Will: The drumbeat about adoption of more sophisticated security software, both in terms of prevention and identification, as well as remediation, is not going to decline. It’s always in the headlines—look at the recent leak of half a billion accounts’ information for Marriott. There won’t be any decline in acquisitions within that sector.

Have security concerns derailed or complicated any acquisition processes you’ve seen?

Will: We haven’t seen any occur thus far. Confidentiality agreements and other standard agreements remain enforced and are well in place on all transactions. It’s in everyone’s interest to keep things efficient and systematic so proceedings conclude sooner and the business isn’t exposed for any long period of time.

Last but not least—do you think current multiples are that sustainable, moving into 2019?
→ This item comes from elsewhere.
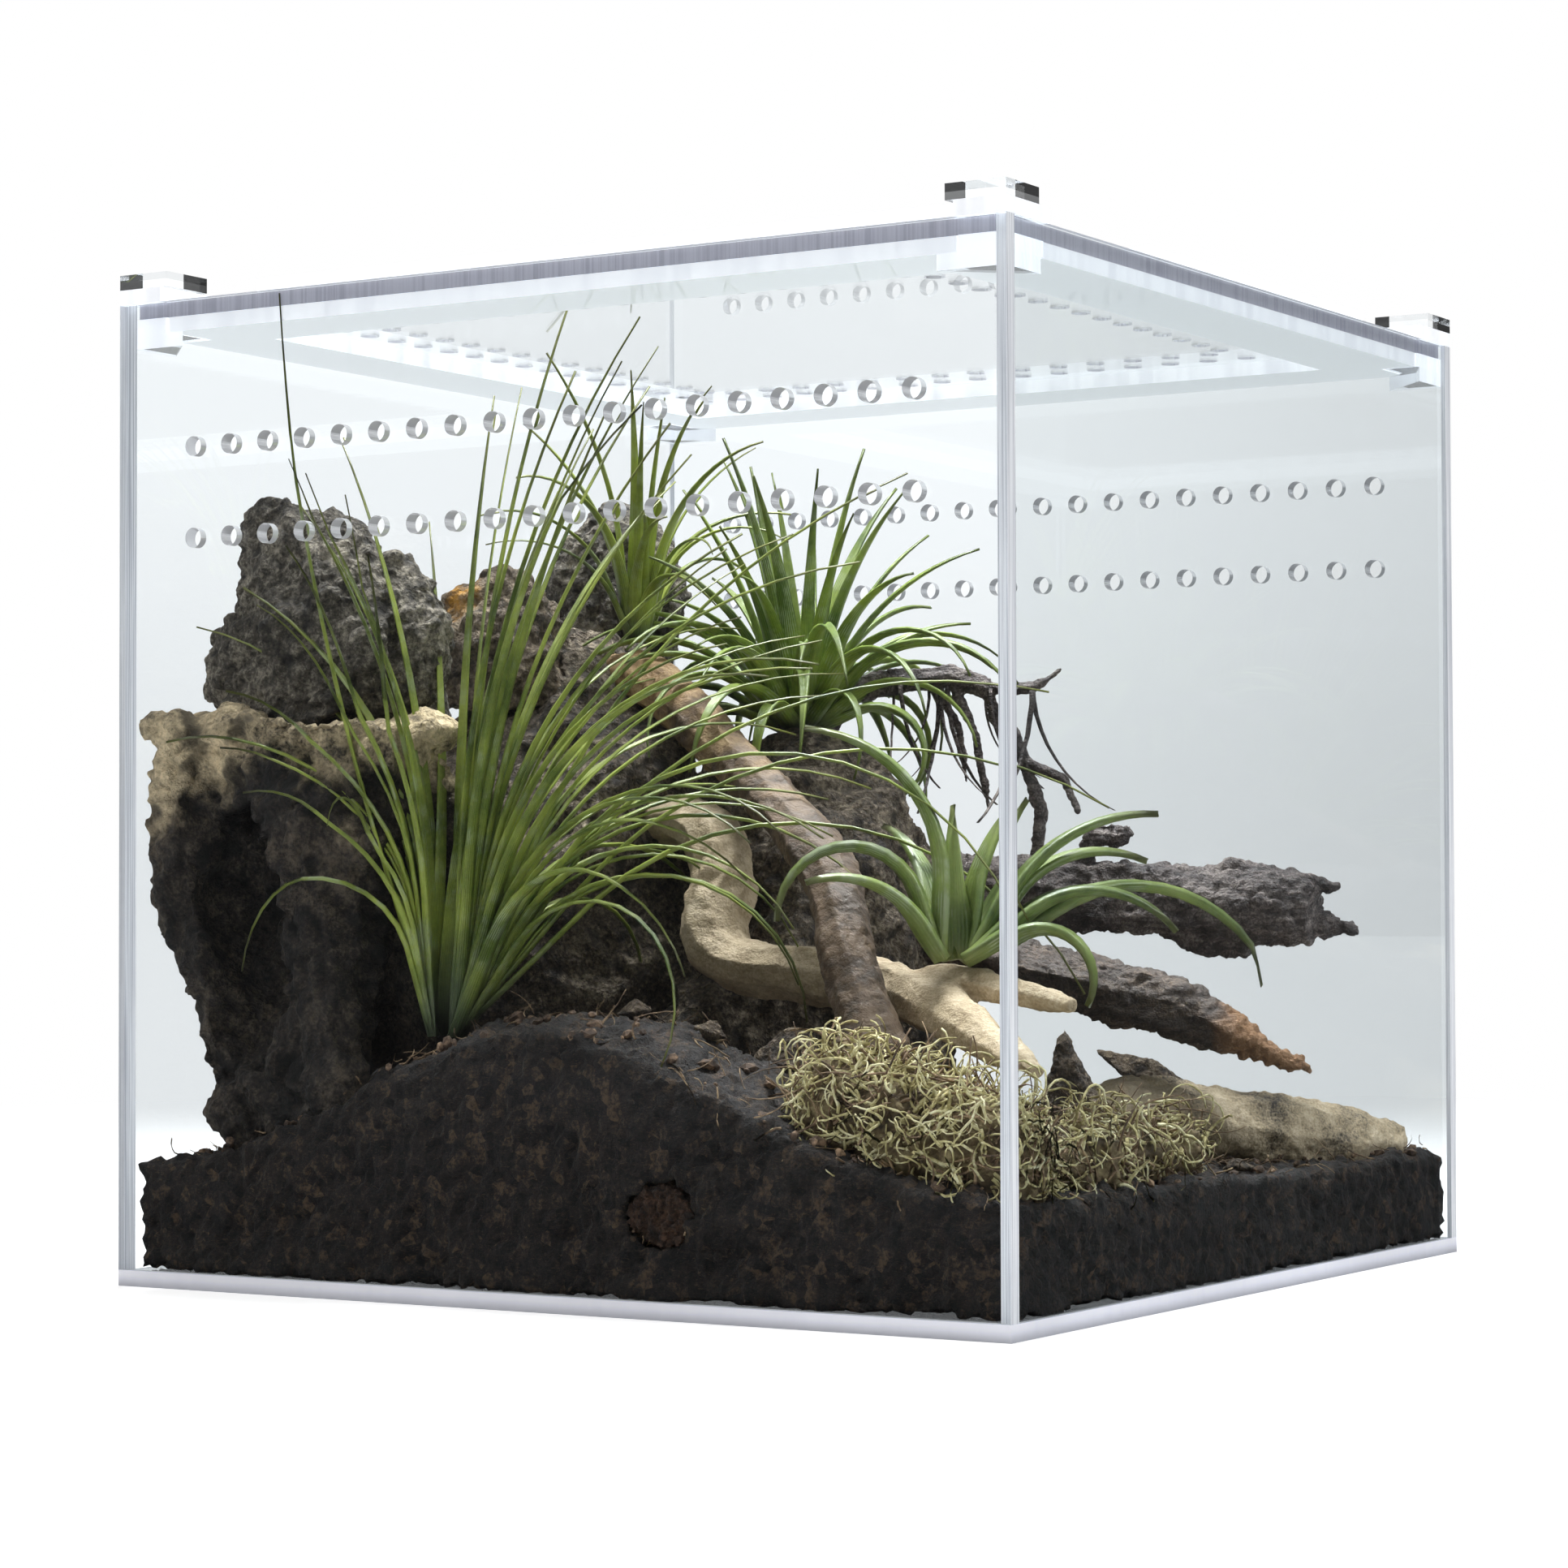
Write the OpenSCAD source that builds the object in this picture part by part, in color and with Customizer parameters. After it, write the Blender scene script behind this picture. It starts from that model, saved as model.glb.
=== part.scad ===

Will: Even two years ago, it was hard to imagine valuations going much higher. However, based on transactions we’ve been involved with this year, they have continued to rise. I tend to avoid prognosticating, but it’s worth noting a plateau in valuations would still equal a healthy level for the market, given how rich they have gotten. For PE funds, return thresholds are a matter of concern, currently, if not significant concern as of yet, so a plateau would be reassuring on that front.
Scott: A new normal has been created, especially in software, around concepts such as valuing businesses off of forward recurring revenues, etc. Given the volume of software deals that have been completed over the past two to three years, it’s hard to see the new normal materially changing until conditions have changed. And they all remain virtually intact going into 2019.